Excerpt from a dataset
━━━━
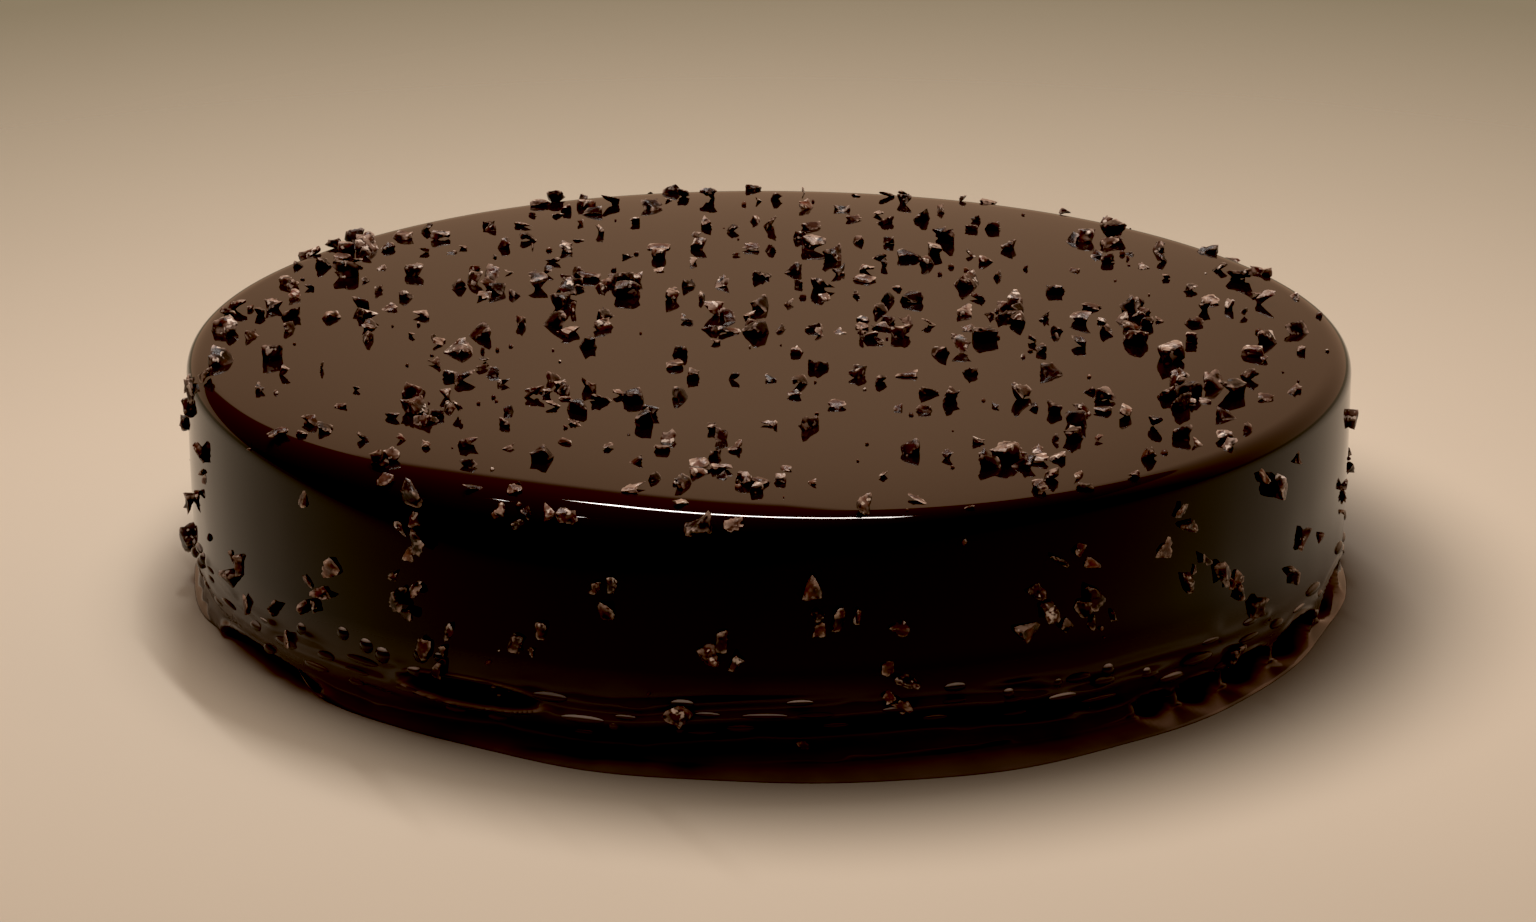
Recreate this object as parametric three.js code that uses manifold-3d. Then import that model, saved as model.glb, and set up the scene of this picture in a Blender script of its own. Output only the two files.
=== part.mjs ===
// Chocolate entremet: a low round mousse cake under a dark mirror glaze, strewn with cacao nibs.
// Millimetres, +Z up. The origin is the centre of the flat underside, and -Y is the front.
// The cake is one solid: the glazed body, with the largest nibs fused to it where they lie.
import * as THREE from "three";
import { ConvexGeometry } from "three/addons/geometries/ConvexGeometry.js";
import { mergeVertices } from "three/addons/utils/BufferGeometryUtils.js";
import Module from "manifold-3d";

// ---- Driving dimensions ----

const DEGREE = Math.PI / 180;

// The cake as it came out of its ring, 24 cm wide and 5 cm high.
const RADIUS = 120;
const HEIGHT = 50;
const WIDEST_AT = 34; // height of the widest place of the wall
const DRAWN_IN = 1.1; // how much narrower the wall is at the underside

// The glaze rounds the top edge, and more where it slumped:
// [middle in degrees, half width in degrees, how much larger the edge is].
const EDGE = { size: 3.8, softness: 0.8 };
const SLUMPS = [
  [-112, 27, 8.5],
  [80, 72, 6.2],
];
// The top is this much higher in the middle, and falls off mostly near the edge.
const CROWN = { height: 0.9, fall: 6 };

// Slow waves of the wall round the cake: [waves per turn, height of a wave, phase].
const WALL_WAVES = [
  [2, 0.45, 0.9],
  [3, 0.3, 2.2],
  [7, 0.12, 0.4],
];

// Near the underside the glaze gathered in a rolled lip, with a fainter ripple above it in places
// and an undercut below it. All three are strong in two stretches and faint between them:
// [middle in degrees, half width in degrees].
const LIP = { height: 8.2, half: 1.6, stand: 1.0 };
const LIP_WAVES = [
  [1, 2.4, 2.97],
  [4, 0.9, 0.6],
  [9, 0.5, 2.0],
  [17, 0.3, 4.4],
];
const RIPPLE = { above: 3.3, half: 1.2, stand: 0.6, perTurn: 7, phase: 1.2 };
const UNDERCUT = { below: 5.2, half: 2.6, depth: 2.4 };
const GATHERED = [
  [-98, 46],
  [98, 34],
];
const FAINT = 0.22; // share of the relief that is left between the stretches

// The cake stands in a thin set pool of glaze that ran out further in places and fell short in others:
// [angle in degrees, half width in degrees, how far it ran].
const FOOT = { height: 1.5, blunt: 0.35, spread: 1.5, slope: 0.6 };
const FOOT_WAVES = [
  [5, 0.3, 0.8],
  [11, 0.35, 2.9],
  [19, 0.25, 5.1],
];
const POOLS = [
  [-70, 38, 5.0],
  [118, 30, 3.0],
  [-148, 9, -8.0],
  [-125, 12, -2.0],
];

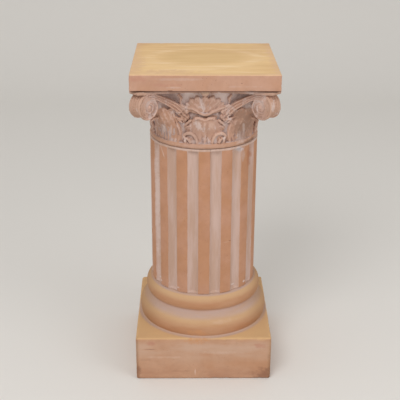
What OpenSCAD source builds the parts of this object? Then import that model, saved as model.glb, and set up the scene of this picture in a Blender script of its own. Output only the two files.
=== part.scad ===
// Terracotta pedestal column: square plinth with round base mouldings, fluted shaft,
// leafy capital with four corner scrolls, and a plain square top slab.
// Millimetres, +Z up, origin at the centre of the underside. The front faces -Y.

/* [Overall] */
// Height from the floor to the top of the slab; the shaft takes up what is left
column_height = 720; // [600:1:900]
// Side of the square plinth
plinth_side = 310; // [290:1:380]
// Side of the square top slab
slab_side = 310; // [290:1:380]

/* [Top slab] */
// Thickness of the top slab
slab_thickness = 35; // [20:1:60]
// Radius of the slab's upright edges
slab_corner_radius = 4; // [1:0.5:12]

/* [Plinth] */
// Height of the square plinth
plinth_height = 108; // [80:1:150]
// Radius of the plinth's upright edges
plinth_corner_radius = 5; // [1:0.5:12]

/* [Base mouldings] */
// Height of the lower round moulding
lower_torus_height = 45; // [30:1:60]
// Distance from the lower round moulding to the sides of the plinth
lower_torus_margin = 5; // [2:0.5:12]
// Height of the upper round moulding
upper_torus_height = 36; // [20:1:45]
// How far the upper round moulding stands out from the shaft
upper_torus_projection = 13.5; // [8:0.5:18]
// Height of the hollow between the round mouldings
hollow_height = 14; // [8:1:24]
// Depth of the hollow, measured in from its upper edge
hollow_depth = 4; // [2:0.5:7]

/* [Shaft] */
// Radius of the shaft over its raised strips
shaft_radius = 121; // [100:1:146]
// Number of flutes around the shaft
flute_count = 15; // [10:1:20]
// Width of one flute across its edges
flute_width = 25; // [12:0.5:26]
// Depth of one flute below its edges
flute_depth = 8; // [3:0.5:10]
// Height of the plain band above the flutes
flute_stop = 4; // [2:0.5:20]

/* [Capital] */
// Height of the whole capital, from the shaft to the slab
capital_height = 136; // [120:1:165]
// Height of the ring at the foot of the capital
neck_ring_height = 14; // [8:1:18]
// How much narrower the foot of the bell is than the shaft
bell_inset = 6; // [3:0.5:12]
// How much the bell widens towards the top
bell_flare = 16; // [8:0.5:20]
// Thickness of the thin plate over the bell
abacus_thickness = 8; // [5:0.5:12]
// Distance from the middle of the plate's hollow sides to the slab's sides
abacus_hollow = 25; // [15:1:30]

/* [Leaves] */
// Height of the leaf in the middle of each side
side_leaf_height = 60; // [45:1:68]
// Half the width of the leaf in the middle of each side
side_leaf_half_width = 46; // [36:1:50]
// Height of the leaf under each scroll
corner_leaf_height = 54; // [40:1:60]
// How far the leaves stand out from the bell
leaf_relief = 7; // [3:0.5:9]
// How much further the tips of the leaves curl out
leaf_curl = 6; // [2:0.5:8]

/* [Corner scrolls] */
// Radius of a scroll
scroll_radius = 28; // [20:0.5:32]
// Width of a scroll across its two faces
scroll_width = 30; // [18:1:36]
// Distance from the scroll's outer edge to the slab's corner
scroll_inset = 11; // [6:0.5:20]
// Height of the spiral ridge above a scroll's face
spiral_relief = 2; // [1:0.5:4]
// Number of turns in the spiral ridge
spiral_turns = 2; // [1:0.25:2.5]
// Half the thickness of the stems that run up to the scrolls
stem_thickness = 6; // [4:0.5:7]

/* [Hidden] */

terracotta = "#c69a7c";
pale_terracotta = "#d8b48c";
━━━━
What this task involves:
Write out the material from the first line to the last, exactly.

Exercise solution:
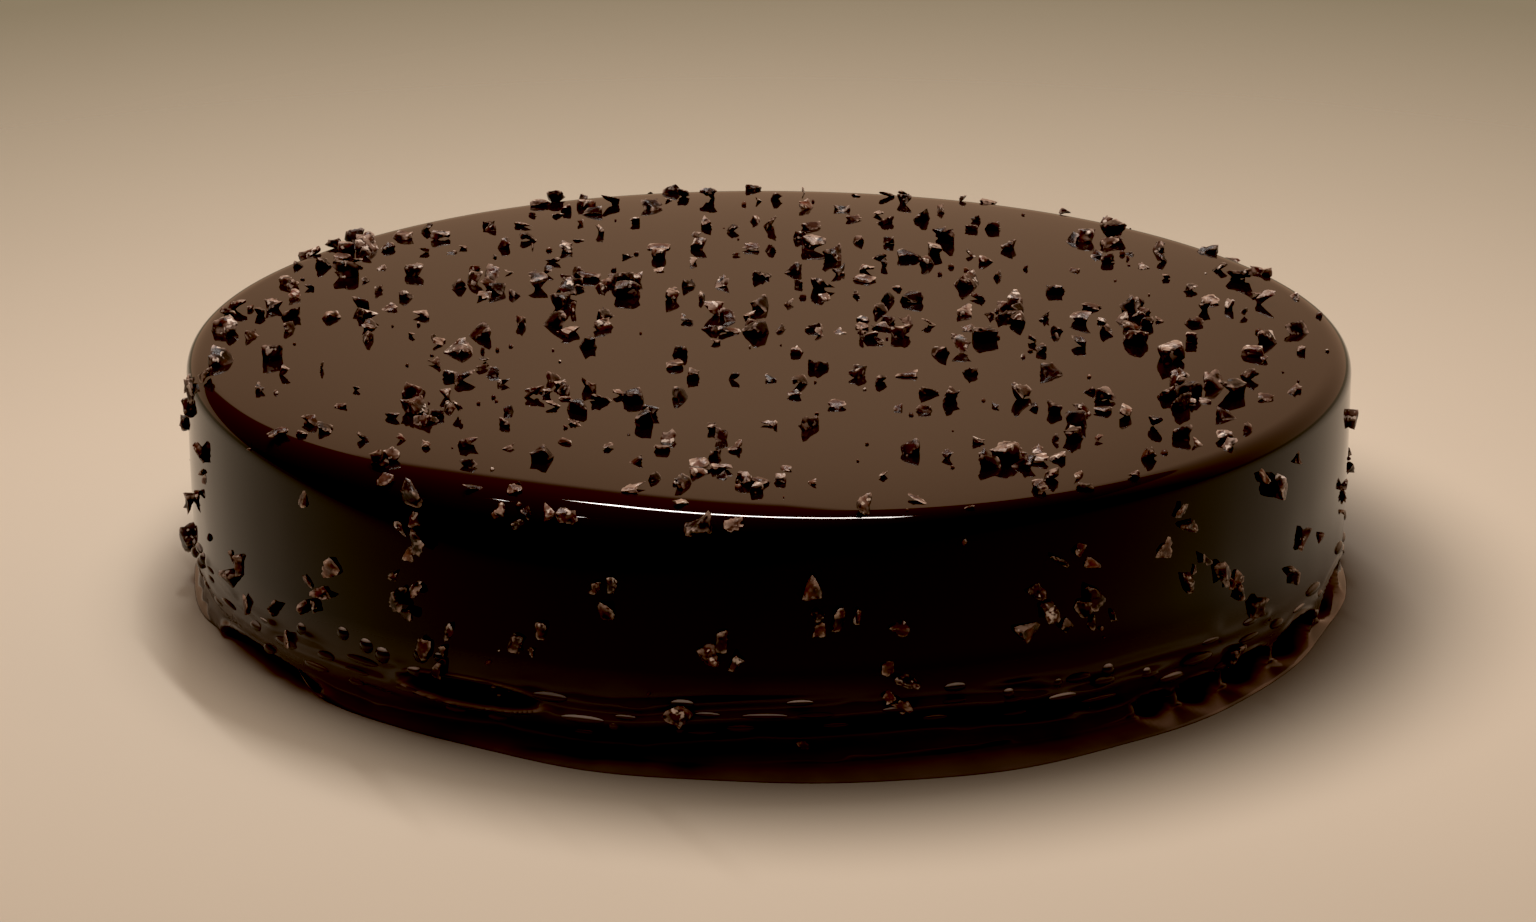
Recreate this object as parametric three.js code that uses manifold-3d. Then import that model, saved as model.glb, and set up the scene of this picture in a Blender script of its own. Output only the two files.
=== part.mjs ===
// Chocolate entremet: a low round mousse cake under a dark mirror glaze, strewn with cacao nibs.
// Millimetres, +Z up. The origin is the centre of the flat underside, and -Y is the front.
// The cake is one solid: the glazed body, with the largest nibs fused to it where they lie.
import * as THREE from "three";
import { ConvexGeometry } from "three/addons/geometries/ConvexGeometry.js";
import { mergeVertices } from "three/addons/utils/BufferGeometryUtils.js";
import Module from "manifold-3d";

// ---- Driving dimensions ----

const DEGREE = Math.PI / 180;

// The cake as it came out of its ring, 24 cm wide and 5 cm high.
const RADIUS = 120;
const HEIGHT = 50;
const WIDEST_AT = 34; // height of the widest place of the wall
const DRAWN_IN = 1.1; // how much narrower the wall is at the underside

// The glaze rounds the top edge, and more where it slumped:
// [middle in degrees, half width in degrees, how much larger the edge is].
const EDGE = { size: 3.8, softness: 0.8 };
const SLUMPS = [
  [-112, 27, 8.5],
  [80, 72, 6.2],
];
// The top is this much higher in the middle, and falls off mostly near the edge.
const CROWN = { height: 0.9, fall: 6 };

// Slow waves of the wall round the cake: [waves per turn, height of a wave, phase].
const WALL_WAVES = [
  [2, 0.45, 0.9],
  [3, 0.3, 2.2],
  [7, 0.12, 0.4],
];

// Near the underside the glaze gathered in a rolled lip, with a fainter ripple above it in places
// and an undercut below it. All three are strong in two stretches and faint between them:
// [middle in degrees, half width in degrees].
const LIP = { height: 8.2, half: 1.6, stand: 1.0 };
const LIP_WAVES = [
  [1, 2.4, 2.97],
  [4, 0.9, 0.6],
  [9, 0.5, 2.0],
  [17, 0.3, 4.4],
];
const RIPPLE = { above: 3.3, half: 1.2, stand: 0.6, perTurn: 7, phase: 1.2 };
const UNDERCUT = { below: 5.2, half: 2.6, depth: 2.4 };
const GATHERED = [
  [-98, 46],
  [98, 34],
];
const FAINT = 0.22; // share of the relief that is left between the stretches

// The cake stands in a thin set pool of glaze that ran out further in places and fell short in others:
// [angle in degrees, half width in degrees, how far it ran].
const FOOT = { height: 1.5, blunt: 0.35, spread: 1.5, slope: 0.6 };
const FOOT_WAVES = [
  [5, 0.3, 0.8],
  [11, 0.35, 2.9],
  [19, 0.25, 5.1],
];
const POOLS = [
  [-70, 38, 5.0],
  [118, 30, 3.0],
  [-148, 9, -8.0],
  [-125, 12, -2.0],
];

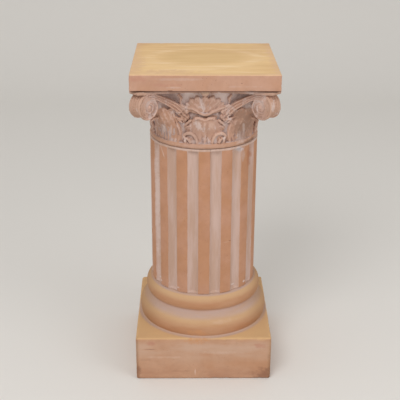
What OpenSCAD source builds the parts of this object? Then import that model, saved as model.glb, and set up the scene of this picture in a Blender script of its own. Output only the two files.
=== part.scad ===
// Terracotta pedestal column: square plinth with round base mouldings, fluted shaft,
// leafy capital with four corner scrolls, and a plain square top slab.
// Millimetres, +Z up, origin at the centre of the underside. The front faces -Y.

/* [Overall] */
// Height from the floor to the top of the slab; the shaft takes up what is left
column_height = 720; // [600:1:900]
// Side of the square plinth
plinth_side = 310; // [290:1:380]
// Side of the square top slab
slab_side = 310; // [290:1:380]

/* [Top slab] */
// Thickness of the top slab
slab_thickness = 35; // [20:1:60]
// Radius of the slab's upright edges
slab_corner_radius = 4; // [1:0.5:12]

/* [Plinth] */
// Height of the square plinth
plinth_height = 108; // [80:1:150]
// Radius of the plinth's upright edges
plinth_corner_radius = 5; // [1:0.5:12]

/* [Base mouldings] */
// Height of the lower round moulding
lower_torus_height = 45; // [30:1:60]
// Distance from the lower round moulding to the sides of the plinth
lower_torus_margin = 5; // [2:0.5:12]
// Height of the upper round moulding
upper_torus_height = 36; // [20:1:45]
// How far the upper round moulding stands out from the shaft
upper_torus_projection = 13.5; // [8:0.5:18]
// Height of the hollow between the round mouldings
hollow_height = 14; // [8:1:24]
// Depth of the hollow, measured in from its upper edge
hollow_depth = 4; // [2:0.5:7]

/* [Shaft] */
// Radius of the shaft over its raised strips
shaft_radius = 121; // [100:1:146]
// Number of flutes around the shaft
flute_count = 15; // [10:1:20]
// Width of one flute across its edges
flute_width = 25; // [12:0.5:26]
// Depth of one flute below its edges
flute_depth = 8; // [3:0.5:10]
// Height of the plain band above the flutes
flute_stop = 4; // [2:0.5:20]

/* [Capital] */
// Height of the whole capital, from the shaft to the slab
capital_height = 136; // [120:1:165]
// Height of the ring at the foot of the capital
neck_ring_height = 14; // [8:1:18]
// How much narrower the foot of the bell is than the shaft
bell_inset = 6; // [3:0.5:12]
// How much the bell widens towards the top
bell_flare = 16; // [8:0.5:20]
// Thickness of the thin plate over the bell
abacus_thickness = 8; // [5:0.5:12]
// Distance from the middle of the plate's hollow sides to the slab's sides
abacus_hollow = 25; // [15:1:30]

/* [Leaves] */
// Height of the leaf in the middle of each side
side_leaf_height = 60; // [45:1:68]
// Half the width of the leaf in the middle of each side
side_leaf_half_width = 46; // [36:1:50]
// Height of the leaf under each scroll
corner_leaf_height = 54; // [40:1:60]
// How far the leaves stand out from the bell
leaf_relief = 7; // [3:0.5:9]
// How much further the tips of the leaves curl out
leaf_curl = 6; // [2:0.5:8]

/* [Corner scrolls] */
// Radius of a scroll
scroll_radius = 28; // [20:0.5:32]
// Width of a scroll across its two faces
scroll_width = 30; // [18:1:36]
// Distance from the scroll's outer edge to the slab's corner
scroll_inset = 11; // [6:0.5:20]
// Height of the spiral ridge above a scroll's face
spiral_relief = 2; // [1:0.5:4]
// Number of turns in the spiral ridge
spiral_turns = 2; // [1:0.25:2.5]
// Half the thickness of the stems that run up to the scrolls
stem_thickness = 6; // [4:0.5:7]

/* [Hidden] */

terracotta = "#c69a7c";
pale_terracotta = "#d8b48c";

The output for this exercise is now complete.